Nous avons embrassé l’intelligence artificielle il y a maintenant presque deux ans en créant notre propre GPT, c’est « JLL GPT ». Notre richesse, ce sont les données de nos clients mais aussi ce que nous devons préserver par-dessus tout. Il était donc hors de question de mettre des informations sur n’importe quelle IA ou plateforme ouverte. Nous avons créé notre outil qui se nourrit lui-même. Les 110 000 collaborateurs de l’entreprise ont accès à JLL GPT qui a été créé par nos équipes en Californie. L’intelligence artificielle est conçue pour aider nos collaborateurs, pour leur faire gagner du temps de qualité. Mon rêve, ce serait que chacun de nos collaborateurs gagne 20% de son temps sur des tâches chronophages et sans valeur ajoutée pour se former, continuer à se développer et échanger avec ses collègues.
Vous avez une vision « européenne » de l’immobilier, quelles sont les différences en matière de culture, de pratiques et d’attrait pour le secteur avec d’autres pays voisins ?
JLL est implantée sur tous les continents et est organisée par ligne de métier. Notre siège mondial est à Chicago. De par mes responsabilités (France, Belgique, Luxembourg, Europe du Sud), je suis confrontée à la diversité des marchés et des cultures. Et expliquer la diversité de l’Europe, c’est un challenge ! C’est expliquer les différences culturelles, le global et le local. Pour faire de l’immobilier en Europe, il faut beaucoup d’écoute pour comprendre les autres. Le Français veut aller vite, ce qui peut heurter la sensibilité des Anglais, frustrer les Allemands qui aiment avoir un plus vaste champ des possibles… Je caricature un peu mais les différences sont importantes.
La richesse d’un groupe international, c’est d’abord d’avoir des collaborateurs compétents et soudés. En en cela, mon expérience de plus de 25 ans au sein de JLL illustre bien cette valeur clef qu’est le travail d’équipe. A titre d’exemple, j’ai été confrontée à un sujet managérial cet été. À minuit, j’ai appelé mes pairs dans tous les pays d’Europe pour trouver ensemble la meilleure solution. Le lendemain midi, on était tous dans une capitale européenne. J’avais le meilleur expert en juridique, en finance, etc… Et ça, c’est quelque chose qui est exceptionnel.
Les crises successives dans le secteur depuis les subprimes sont-elles une tâche pour l’image du secteur ou au contraire, une occasion de montrer que l’immobilier sait se réinventer ?
En France, l’immobilier n’a pas forcément une bonne image parce qu’il est associé à des métiers transactionnels. Mon souhait serait, qu’à la fin de ma carrière, nos métiers soient mieux perçus. Aujourd’hui, on revient aux fondamentaux : l’humain et la ville.

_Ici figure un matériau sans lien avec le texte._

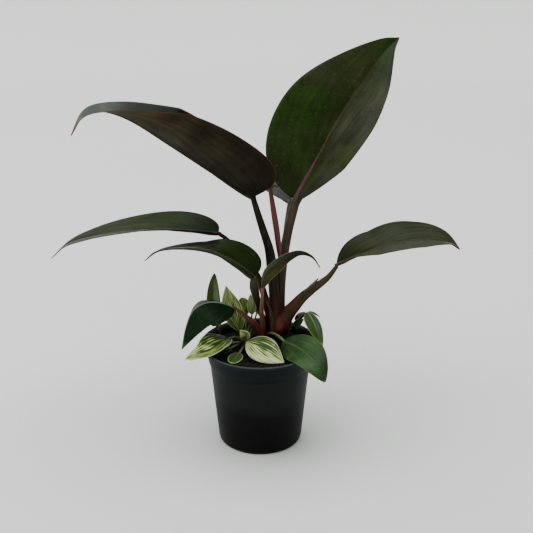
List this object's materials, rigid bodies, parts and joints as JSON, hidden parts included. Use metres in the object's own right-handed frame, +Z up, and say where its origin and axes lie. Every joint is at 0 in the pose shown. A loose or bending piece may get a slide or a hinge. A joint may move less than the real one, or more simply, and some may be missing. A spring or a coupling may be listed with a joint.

Qu’est-ce que vous avez appris au début de votre carrière qui vous sert encore aujourd’hui ?
L’humilité. Dans nos métiers, la valeur ajoutée, c’est le service au client : s’effacer à leur profit et au service de leurs projets. J’ai appris à me regarder dans la glace tous les matins en me disant que j’allais m’amuser. Et effectivement, lorsque vous êtes passionné par ce métier, vous pouvez beaucoup vous amuser et beaucoup travailler. Et en l’occurrence, j’ai beaucoup travaillé et j’ai été accompagnée par ma famille pour le faire. J’ai appris que pour pouvoir tout faire, il faut gérer ses priorités, savoir où est l’essentiel et surtout ne jamais oublier ce qui vous anime au quotidien.